# Sheet music required



## wgillan (Jun 15, 2007)

Good afternoon all.

Does anyone have any idea where I can get the piano sheet music for Cavalleria Rusticana by Mascagni (Intermizzo). Searched everywhere but can only find an easy version and I am looking for a harder version 

Thanks


----------



## Krummhorn (Feb 18, 2007)

Hi wgillan,

Did you try this source? http://www.sheetmusicplus.com/a/item.html?item=985031&id=50330

-or- another 'version' of it: http://www.sheetmusicplus.com/a/item.html?item=3492094&id=50330

Hope this helps ... good luck!!


----------



## tutto (Apr 11, 2007)

...find opera doing that work.go there, flirt with soprano, or tenor, spend the night, at 9am grab the piano extract....


----------



## wgillan (Jun 15, 2007)

Krummhorn

Thanks for your reply I did try sheetmusicplus but I think they only had the easy version.

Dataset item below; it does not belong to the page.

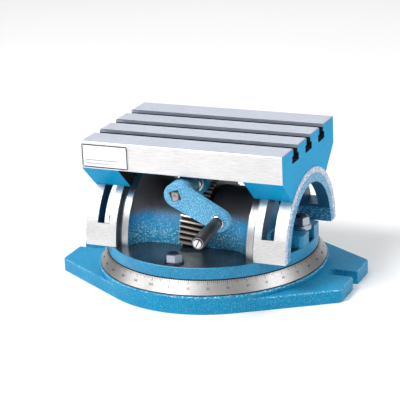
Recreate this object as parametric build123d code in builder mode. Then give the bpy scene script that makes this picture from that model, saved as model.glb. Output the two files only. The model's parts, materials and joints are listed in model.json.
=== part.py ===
"""Tilting and swivelling work table, 10 in x 7 in, for a milling or drilling machine.

A cast base with two slotted lugs carries a swivel casting that turns about Z over a degree
ring. The swivel casting has two half-round arches and a worm gear sector between them. The
T-slotted table rides on the arches, and its worm and crank tilt it about the arches' axis.

Millimetres. The origin is the centre of the base's underside, +Z is up, X runs along the
T-slots and the crank is on the -Y side.
"""

import os
from math import cos, pi, radians, sin, sqrt, tan

from build123d import *

os.makedirs("parts", exist_ok=True)

# ---- driving dimensions --------------------------------------------------------------------
RUN = 0.05              # running clearance between pieces that move on each other
SEAT_GAP = 0.02         # between pieces of one body that sit on the same cylinder
CAST_EDGE = 2           # rounding of the castings' outer edges

# base
BASE_R = 141            # round foot of the base
SHOULDER_Z = 22         # top of the foot, where the degree ring sits
SEAT_R = 128            # turned seat inside the degree ring
SEAT_Z = 38             # face the swivel casting turns on
LUG_X = 182             # lug end faces
LUG_W = 104
LUG_T = 16
LUG_SLOT_W = 18
LUG_SLOT_X = 156        # centre of the slot's round end
REGISTER_R, REGISTER_H = 50, 5                  # raised register that centres the swivel

# circular T-slot and the four lock studs
STUD_CIRCLE = 115.5
STUD_D = 12
RING_NECK_W, RING_NECK_H = 14, 6
RING_HEAD_W, RING_HEAD_H = 19, 8
T_HEAD_W, T_HEAD_H = 17, 7
NUT_AF, NUT_H, NUT_CROWN = 18, 10, 1.2
WASHER_R, WASHER_HOLE_R, WASHER_T = 12, 6.5, 2
PAD_WASHER_T = 5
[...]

Have managed to find a copy though from a company called the "music vault" who deal in music that is no longer in print, hopefully it will be here tomorrow. Thanks for taking time to provide the links though much appreciated.

tutto

Thanks for your reply a bit to cryptic for me though. Sorry


----------



## tutto (Apr 11, 2007)

can´t you get a partitura and make your own piano version?


----------